I'm building a CI/CD pipeline in Azure DevOps for the deployment of my Machine Learning model to Azure Kubernetes Service. I have the following task in my YAML pipeline file (replaced some of the values with '...'):
- task: AzureCLI@1
displayName: "Deploy to AKS"
inputs:
azureSubscription: '...'
scriptLocation: inlineScript
workingDirectory: $(Build.SourcesDirectory)/score
inlineScript: |
set -e # fail on error
az ml model deploy --name 'aks-deploy-test' --model '$(MODEL_NAME):$(get_model.MODEL_VERSION)' \
--compute-target $(AKS_COMPUTE_NAME) \
--ic inference_config.yml \
--dc deployment_config_aks.yml \
-g ... --workspace-name ... \
--overwrite -v
When I run the pipeline the first time, it successfully deployed the ML model and I can see the Endpoint in the Azure ML workspace.
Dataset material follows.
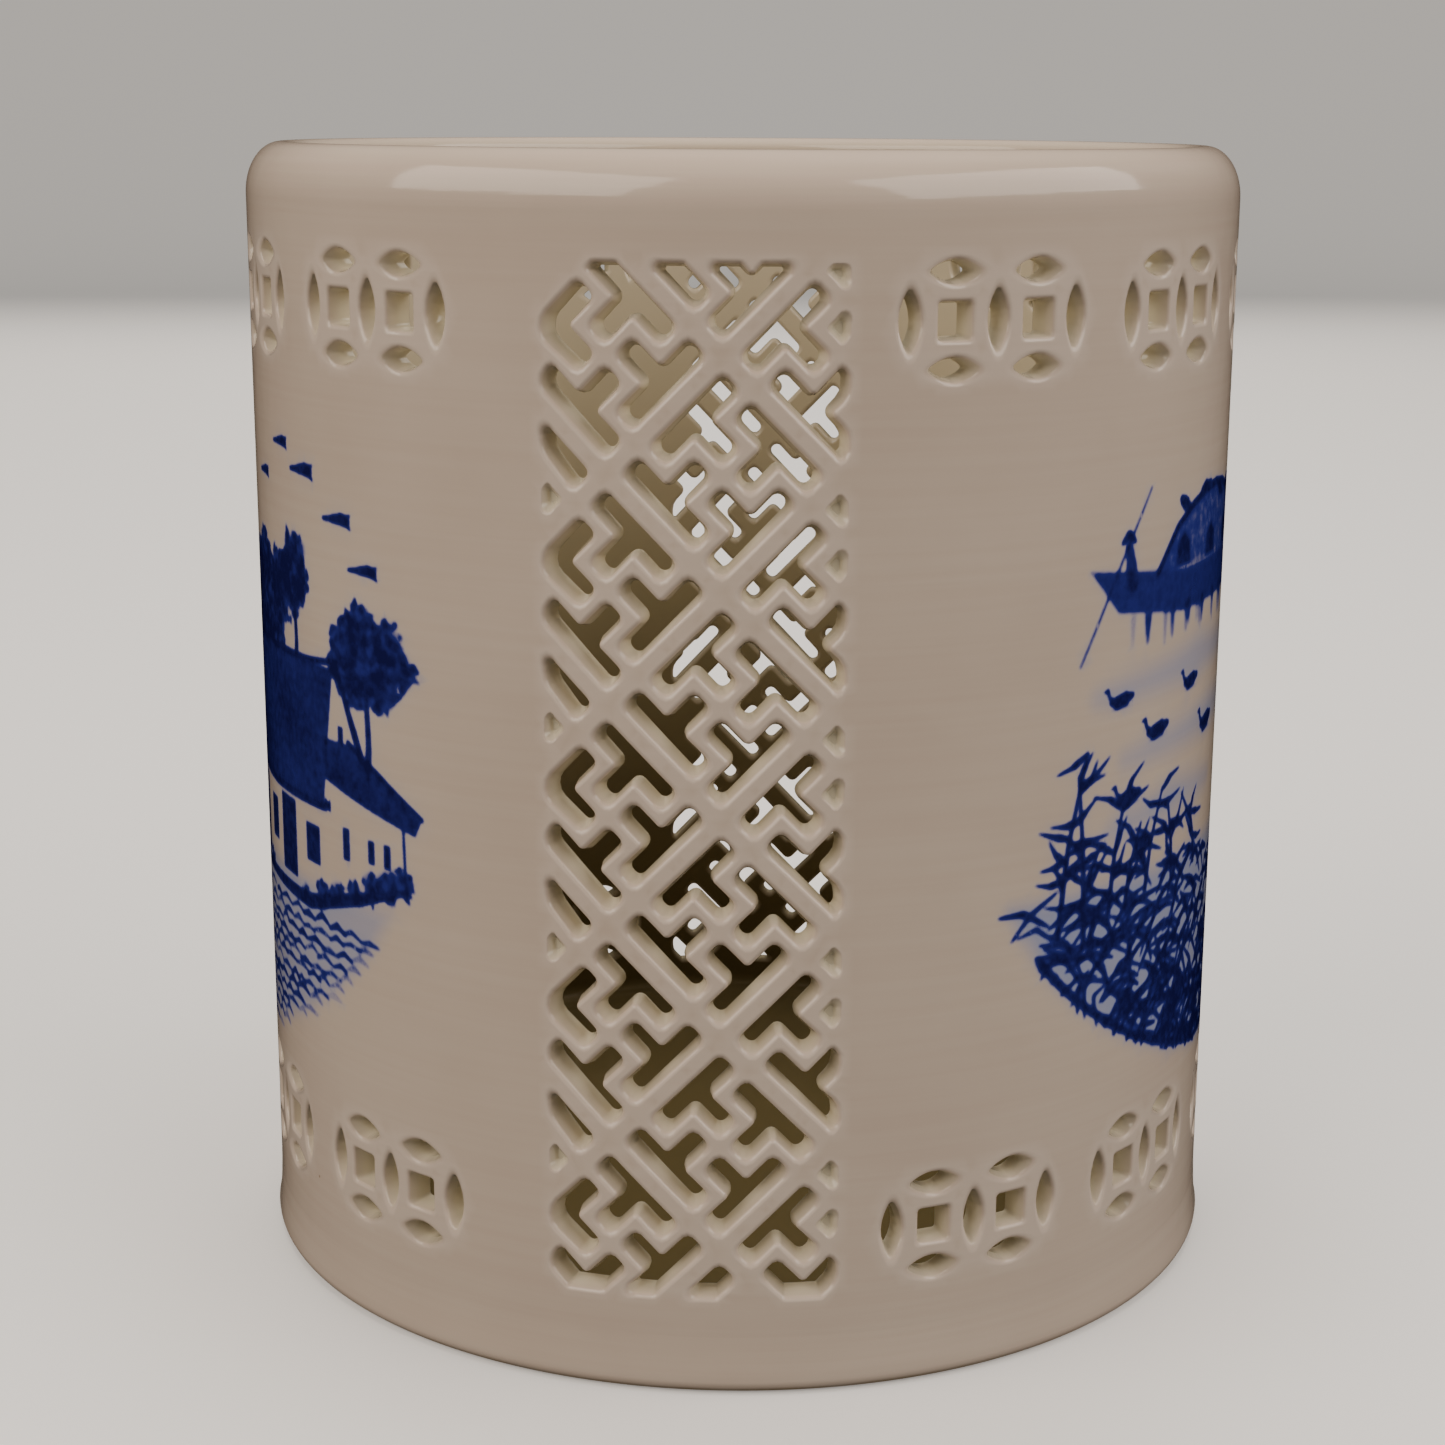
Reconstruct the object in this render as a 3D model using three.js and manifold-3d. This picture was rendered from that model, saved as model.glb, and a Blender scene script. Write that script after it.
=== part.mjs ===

However, when I try to run the pipeline a second time (to deploy a newer version of the model), I get the error:
Error:
{
"code": "KubernetesError",
"statusCode": 400,
"message": "Kubernetes Deployment Error",
"details": [
{
"code": "Unschedulable",
"message": "0/6 nodes are available: 4 Insufficient cpu, 6 Insufficient memory."
},
{
"code": "DeploymentFailed",
"message": "Couldn't schedule because the kubernetes cluster didn't have available resources after trying for 00:05:00.\nYou can address this error by either adding more nodes, changing the SKU of your nodes or changing the resource requirements of your service.\nPlease refer to https://aka.ms/debugimage#container-cannot-be-scheduled for more information."
}
]
}
Isn't the --overwrite option in the az ml model deploy command supposed to completely overwrite the current deployment of the model? If so, why am I still getting this error, or is there a better way to deploy a newer version of the ML model to the same AKS cluster?